**Data for this task**:
┄┄┄┄┄┄┄┄┄┄┄┄┄┄┄┄┄┄┄┄

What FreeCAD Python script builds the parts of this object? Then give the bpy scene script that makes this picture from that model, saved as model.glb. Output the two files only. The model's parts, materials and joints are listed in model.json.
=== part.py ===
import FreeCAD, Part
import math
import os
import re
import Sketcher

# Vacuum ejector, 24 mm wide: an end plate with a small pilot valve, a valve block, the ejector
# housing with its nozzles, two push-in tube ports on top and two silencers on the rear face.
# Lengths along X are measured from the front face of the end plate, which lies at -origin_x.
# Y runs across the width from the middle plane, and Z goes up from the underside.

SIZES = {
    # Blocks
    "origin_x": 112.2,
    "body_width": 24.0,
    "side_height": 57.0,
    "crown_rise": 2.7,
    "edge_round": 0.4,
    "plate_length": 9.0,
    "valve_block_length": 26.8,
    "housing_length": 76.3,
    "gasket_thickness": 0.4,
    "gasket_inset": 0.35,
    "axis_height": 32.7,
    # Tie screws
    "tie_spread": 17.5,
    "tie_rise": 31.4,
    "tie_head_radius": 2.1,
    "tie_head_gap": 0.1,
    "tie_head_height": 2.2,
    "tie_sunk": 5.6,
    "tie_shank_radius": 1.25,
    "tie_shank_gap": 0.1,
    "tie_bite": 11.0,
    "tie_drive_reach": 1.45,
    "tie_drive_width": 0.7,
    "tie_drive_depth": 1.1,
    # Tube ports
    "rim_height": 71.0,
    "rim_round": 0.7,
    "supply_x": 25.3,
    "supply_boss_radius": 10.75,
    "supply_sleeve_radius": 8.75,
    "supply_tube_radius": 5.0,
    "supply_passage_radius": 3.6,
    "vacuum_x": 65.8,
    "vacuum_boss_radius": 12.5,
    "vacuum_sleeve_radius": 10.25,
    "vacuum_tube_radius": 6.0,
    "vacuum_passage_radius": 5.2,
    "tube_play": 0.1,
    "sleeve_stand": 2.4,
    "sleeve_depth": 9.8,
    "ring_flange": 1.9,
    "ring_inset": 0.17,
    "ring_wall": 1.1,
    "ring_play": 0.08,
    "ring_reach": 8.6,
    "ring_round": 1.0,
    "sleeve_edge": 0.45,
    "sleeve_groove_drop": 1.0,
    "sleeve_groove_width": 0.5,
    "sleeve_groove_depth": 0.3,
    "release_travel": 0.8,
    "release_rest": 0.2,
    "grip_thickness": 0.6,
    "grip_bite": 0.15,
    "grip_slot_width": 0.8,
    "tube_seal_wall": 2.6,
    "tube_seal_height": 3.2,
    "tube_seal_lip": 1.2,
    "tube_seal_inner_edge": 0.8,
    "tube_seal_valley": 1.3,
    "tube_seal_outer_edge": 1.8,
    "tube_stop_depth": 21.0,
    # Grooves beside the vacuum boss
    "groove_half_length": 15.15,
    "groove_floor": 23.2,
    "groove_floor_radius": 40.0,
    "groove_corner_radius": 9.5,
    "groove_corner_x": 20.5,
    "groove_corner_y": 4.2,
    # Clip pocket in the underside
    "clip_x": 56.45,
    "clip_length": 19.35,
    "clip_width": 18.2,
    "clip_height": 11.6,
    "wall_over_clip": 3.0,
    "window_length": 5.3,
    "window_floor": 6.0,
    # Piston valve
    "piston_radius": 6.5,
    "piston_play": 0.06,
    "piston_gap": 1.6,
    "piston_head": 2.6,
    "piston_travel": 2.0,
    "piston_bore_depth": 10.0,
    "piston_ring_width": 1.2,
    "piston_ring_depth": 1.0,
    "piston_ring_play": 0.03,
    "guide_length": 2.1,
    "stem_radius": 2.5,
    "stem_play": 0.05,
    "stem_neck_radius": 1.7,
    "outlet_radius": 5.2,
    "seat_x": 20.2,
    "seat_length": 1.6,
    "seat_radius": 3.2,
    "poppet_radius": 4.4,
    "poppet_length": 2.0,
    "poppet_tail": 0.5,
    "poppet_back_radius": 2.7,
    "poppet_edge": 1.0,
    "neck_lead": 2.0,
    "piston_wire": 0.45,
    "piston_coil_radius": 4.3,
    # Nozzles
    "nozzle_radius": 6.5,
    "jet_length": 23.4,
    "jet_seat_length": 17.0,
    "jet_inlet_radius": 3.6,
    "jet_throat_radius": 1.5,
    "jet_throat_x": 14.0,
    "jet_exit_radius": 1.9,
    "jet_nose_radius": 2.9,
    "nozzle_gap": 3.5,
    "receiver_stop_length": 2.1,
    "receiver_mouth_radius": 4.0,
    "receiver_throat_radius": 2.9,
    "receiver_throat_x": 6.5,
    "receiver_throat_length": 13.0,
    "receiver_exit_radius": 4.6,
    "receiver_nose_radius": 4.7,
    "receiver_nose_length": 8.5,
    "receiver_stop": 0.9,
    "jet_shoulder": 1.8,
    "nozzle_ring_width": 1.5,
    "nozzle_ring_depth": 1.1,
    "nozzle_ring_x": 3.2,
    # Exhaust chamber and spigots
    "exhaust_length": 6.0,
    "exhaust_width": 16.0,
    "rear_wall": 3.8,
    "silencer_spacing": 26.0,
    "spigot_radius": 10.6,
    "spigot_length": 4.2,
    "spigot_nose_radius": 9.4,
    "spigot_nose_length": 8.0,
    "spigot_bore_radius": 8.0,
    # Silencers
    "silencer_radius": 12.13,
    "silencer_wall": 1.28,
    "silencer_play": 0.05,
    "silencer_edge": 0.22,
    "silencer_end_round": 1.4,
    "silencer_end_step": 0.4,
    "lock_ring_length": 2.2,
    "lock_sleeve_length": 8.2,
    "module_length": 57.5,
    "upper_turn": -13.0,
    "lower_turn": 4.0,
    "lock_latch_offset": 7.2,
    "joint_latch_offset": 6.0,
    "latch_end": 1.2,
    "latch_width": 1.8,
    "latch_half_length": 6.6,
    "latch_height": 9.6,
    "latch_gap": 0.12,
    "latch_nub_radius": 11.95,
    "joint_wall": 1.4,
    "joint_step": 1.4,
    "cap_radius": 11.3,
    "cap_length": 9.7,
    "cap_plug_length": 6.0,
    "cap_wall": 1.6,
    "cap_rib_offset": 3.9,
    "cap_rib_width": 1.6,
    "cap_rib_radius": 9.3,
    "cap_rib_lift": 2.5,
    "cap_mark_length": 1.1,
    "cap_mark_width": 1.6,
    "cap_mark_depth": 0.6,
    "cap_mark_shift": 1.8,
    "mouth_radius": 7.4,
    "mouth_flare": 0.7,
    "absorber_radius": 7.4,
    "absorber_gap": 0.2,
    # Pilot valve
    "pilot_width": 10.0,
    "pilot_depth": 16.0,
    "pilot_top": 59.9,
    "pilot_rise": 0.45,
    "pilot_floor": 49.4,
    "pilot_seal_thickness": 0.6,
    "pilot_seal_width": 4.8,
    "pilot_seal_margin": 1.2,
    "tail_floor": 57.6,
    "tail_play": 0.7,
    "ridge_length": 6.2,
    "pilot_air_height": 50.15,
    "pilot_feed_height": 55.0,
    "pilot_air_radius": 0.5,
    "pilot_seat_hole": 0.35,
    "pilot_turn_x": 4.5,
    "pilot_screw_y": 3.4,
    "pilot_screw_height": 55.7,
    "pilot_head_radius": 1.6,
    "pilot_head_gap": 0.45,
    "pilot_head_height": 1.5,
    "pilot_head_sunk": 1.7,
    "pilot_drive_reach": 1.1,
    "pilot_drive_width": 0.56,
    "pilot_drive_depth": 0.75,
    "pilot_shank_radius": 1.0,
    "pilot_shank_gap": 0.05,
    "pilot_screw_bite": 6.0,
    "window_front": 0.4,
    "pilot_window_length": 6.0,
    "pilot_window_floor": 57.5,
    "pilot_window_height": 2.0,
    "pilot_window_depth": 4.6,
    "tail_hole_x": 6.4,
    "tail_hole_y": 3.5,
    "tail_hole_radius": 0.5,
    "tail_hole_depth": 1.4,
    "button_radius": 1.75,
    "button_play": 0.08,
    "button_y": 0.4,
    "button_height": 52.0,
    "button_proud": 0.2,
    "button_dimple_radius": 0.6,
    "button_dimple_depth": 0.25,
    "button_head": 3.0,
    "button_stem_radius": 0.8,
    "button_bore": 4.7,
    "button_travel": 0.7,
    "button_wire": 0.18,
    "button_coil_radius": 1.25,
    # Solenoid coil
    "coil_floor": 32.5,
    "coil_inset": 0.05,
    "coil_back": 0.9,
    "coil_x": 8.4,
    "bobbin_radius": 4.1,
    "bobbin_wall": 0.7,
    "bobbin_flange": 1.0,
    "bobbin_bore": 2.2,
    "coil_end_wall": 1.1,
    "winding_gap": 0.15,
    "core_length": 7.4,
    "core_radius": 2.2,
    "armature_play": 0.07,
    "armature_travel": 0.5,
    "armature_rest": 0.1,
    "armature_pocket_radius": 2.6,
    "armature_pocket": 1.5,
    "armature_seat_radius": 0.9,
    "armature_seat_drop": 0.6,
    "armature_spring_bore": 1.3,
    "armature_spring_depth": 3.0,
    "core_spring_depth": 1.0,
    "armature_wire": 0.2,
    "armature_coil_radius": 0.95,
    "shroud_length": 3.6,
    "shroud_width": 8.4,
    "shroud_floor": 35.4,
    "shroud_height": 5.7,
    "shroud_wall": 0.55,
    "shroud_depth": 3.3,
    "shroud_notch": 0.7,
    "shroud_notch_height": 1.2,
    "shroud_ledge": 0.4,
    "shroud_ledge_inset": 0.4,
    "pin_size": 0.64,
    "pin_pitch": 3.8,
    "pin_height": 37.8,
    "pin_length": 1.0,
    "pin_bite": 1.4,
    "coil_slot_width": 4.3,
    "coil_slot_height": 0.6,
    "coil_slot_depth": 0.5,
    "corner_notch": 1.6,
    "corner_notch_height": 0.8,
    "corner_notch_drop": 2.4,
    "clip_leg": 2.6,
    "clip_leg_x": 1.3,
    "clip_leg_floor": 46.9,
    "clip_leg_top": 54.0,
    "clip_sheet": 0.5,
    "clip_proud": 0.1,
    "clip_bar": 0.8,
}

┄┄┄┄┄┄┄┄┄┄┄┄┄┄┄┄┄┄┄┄

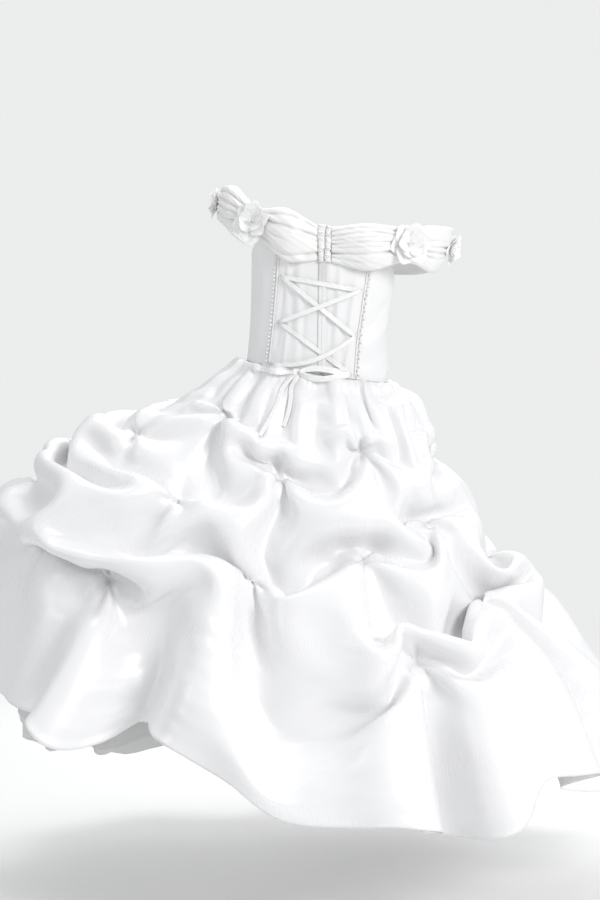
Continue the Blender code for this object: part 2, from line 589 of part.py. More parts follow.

┄┄┄┄┄┄┄┄┄┄┄┄┄┄┄┄┄┄┄┄

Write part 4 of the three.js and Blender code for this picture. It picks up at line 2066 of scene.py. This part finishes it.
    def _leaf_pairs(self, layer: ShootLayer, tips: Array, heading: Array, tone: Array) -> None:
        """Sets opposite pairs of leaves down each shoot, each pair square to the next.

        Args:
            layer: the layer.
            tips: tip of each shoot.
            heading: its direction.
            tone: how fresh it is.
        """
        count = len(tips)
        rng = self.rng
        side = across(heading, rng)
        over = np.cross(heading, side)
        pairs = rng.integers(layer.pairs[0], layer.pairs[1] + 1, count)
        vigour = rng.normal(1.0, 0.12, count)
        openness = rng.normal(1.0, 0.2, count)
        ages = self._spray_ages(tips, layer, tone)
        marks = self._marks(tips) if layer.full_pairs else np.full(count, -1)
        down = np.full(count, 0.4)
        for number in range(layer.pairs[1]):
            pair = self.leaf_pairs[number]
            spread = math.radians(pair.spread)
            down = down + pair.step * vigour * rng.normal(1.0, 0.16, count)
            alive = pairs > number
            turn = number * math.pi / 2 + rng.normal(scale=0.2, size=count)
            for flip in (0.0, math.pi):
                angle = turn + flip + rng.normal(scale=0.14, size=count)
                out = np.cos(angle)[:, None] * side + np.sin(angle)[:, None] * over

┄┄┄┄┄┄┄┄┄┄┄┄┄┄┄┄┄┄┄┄

**Short problem**: Starting at the line that contains "Write part 4" and ending at the line that contains "out = np.cos(angle)[:, None]", repeat each line exactly, both ends included, and nothing else.

**Exercise solution**:
Write part 4 of the three.js and Blender code for this picture. It picks up at line 2066 of scene.py. This part finishes it.
    def _leaf_pairs(self, layer: ShootLayer, tips: Array, heading: Array, tone: Array) -> None:
        """Sets opposite pairs of leaves down each shoot, each pair square to the next.

        Args:
            layer: the layer.
            tips: tip of each shoot.
            heading: its direction.
            tone: how fresh it is.
        """
        count = len(tips)
        rng = self.rng
        side = across(heading, rng)
        over = np.cross(heading, side)
        pairs = rng.integers(layer.pairs[0], layer.pairs[1] + 1, count)
        vigour = rng.normal(1.0, 0.12, count)
        openness = rng.normal(1.0, 0.2, count)
        ages = self._spray_ages(tips, layer, tone)
        marks = self._marks(tips) if layer.full_pairs else np.full(count, -1)
        down = np.full(count, 0.4)
        for number in range(layer.pairs[1]):
            pair = self.leaf_pairs[number]
            spread = math.radians(pair.spread)
            down = down + pair.step * vigour * rng.normal(1.0, 0.16, count)
            alive = pairs > number
            turn = number * math.pi / 2 + rng.normal(scale=0.2, size=count)
            for flip in (0.0, math.pi):
                angle = turn + flip + rng.normal(scale=0.14, size=count)
                out = np.cos(angle)[:, None] * side + np.sin(angle)[:, None] * over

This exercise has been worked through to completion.